Along with that I was listening to people like the Ras Poets, Gil Scott Heron, Linton Kwesi Johnson, with whom I later became good friends with, and the punk poets of course; people like John Cooper Clarke.“

Getintothis: Where is the UK poetry going at the moment?

Benjamin Zephaniah: “The performance poetry scene right now is so vibrant. I look at the scene now and I am so proud of it, because we were there when it started. It’s amazing.

You’ve got people performing poetry gigs in every city every weekend, and people can earn a living from it now! When I was young, I remember one newspaper reporting that Roger McGough, Brian Patten and myself were the only people in the country that earned a living from performance poetry!

There are some great young poets on the scene at the moment. James Massiah, who I sort of mentored for a while, is really exciting. Holly McNish (Hollie Poetry) makes some great videos on YouTube, and Deanna Rodger is a Bristol based poet who has done some really good stuff. “

Getintothis:  Once you have finished touring, can we expect any new material from you?
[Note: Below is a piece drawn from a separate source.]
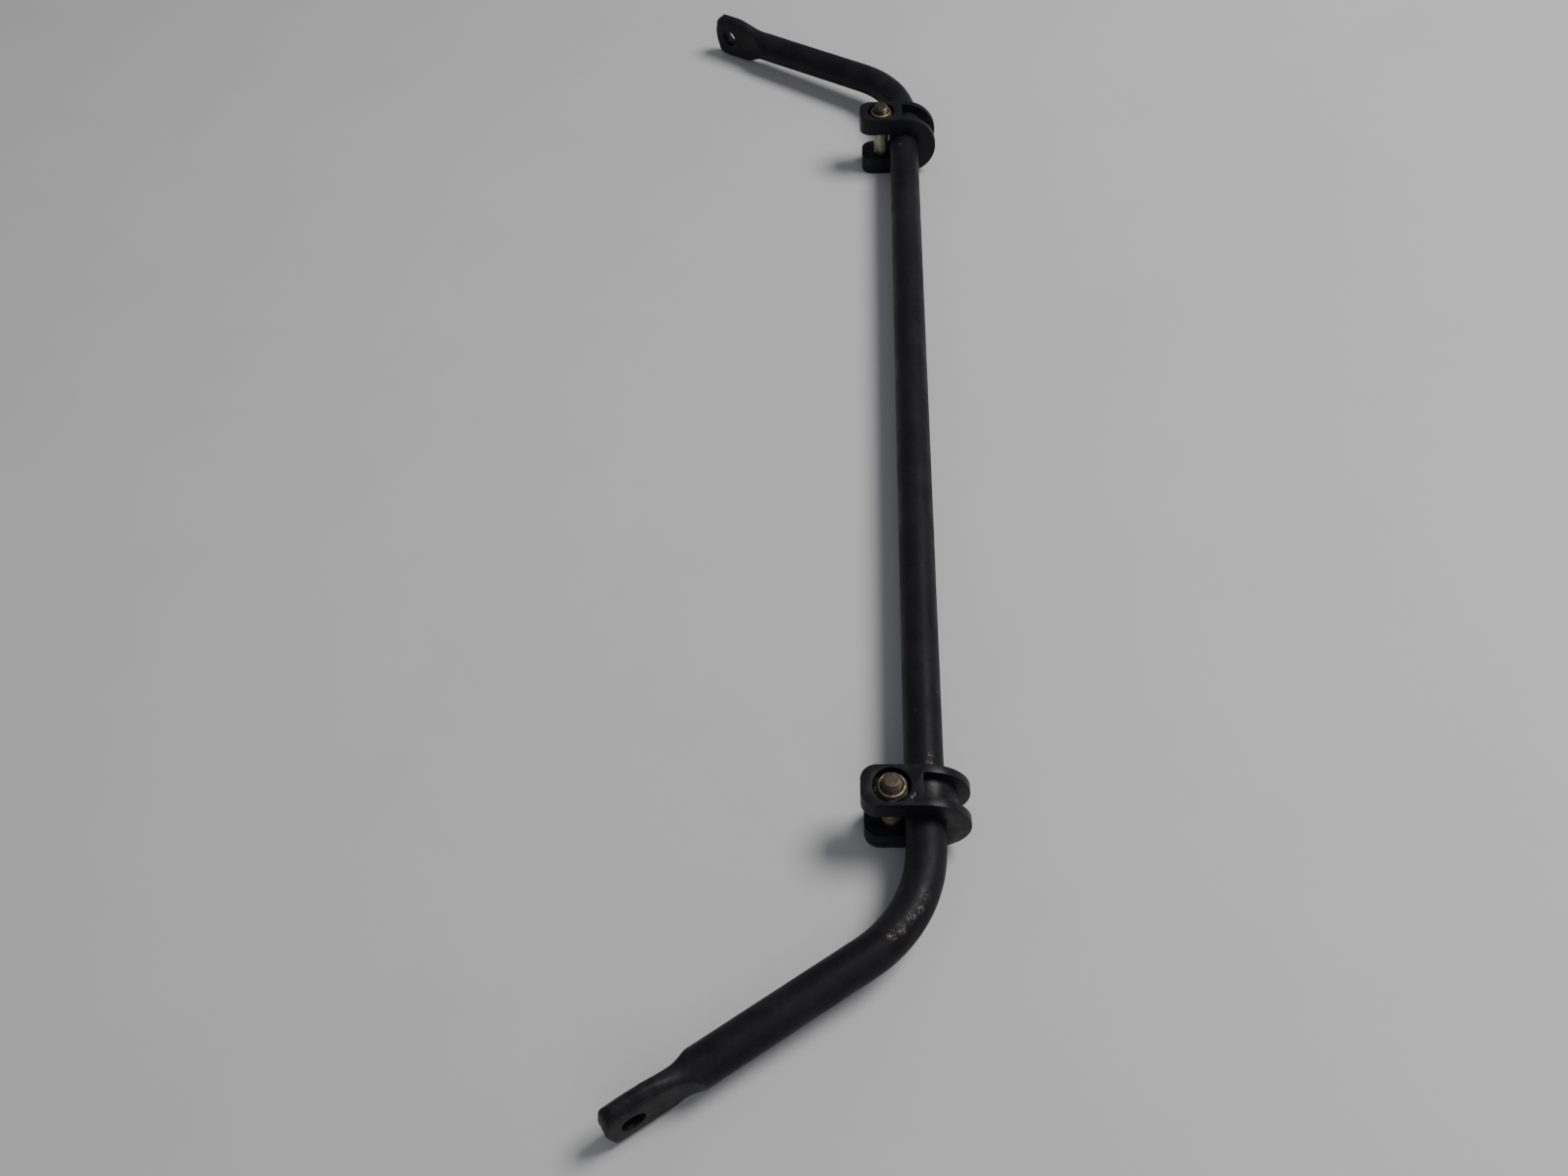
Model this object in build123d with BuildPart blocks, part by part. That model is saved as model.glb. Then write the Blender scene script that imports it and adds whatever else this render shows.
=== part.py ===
from build123d import *
import os
from math import sin, cos, tan, radians, sqrt, asin, atan2

os.makedirs("parts", exist_ok=True)

# ------------------------------------------------------------------
# Driving dimensions, in mm and degrees
# ------------------------------------------------------------------
# the footprint is centred on the origin, so the bar's axis runs in front of it
bar_y = 58.69

# bar
bar_dia = 19.05            # 3/4 in round bar
vertex_x = 311.5           # half the distance between the bend vertices
bend_angle = 56.0          # turn of each arm away from the straight run
bend_radius = 63.0         # centreline radius of the bends
arm_length = 164.5         # bend vertex to the tip of the arm

# forged paddle at the end of each arm, standing on edge
paddle_thick = 8.7         # across the flats
paddle_half_height = 15.8  # crown of the edges, from the bar's axis
paddle_flat_half = 11.3    # edge of the flats, from the bar's axis
ramp_start = 120.0         # from the bend vertex: where the flats begin
ramp_end = 132.0           # where the flats reach their full depth
flare_top = (123.0, 146.0)      # the upper edge rises between these
flare_bottom = (121.0, 140.0)   # the lower edge falls between these
tip_corner = 7.6           # corner radius in the side view
tip_crown = 1.3            # how far the end bulges
link_hole_dia = 11.1       # 7/16 in link bolt hole
link_hole_pos = 152.0      # from the bend vertex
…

Benjamin Zephaniah: “I am working on a new novel for young adults at the moment, which I hope will be finished by the end of the year.

I’ll also be in a film which the BBC are making. But there are no dates on anything yet.

Next year once the tour is over, I am going to go to China for some martial arts. I am kind of Kung Fu crazy. I do Wing Chun and Tai Chi. I used to train in the Union Centre in Liverpool actually!

But yeah, I’ve travelled all over China and have spent six years on and off training at a temple in Chen Jia Gou. I like to go straight to the source and get the real deal!”

  • Benjamin Zephaniah and The Revolutionary Minds play Liverpool’s Christmas Spiegeltent on November 28.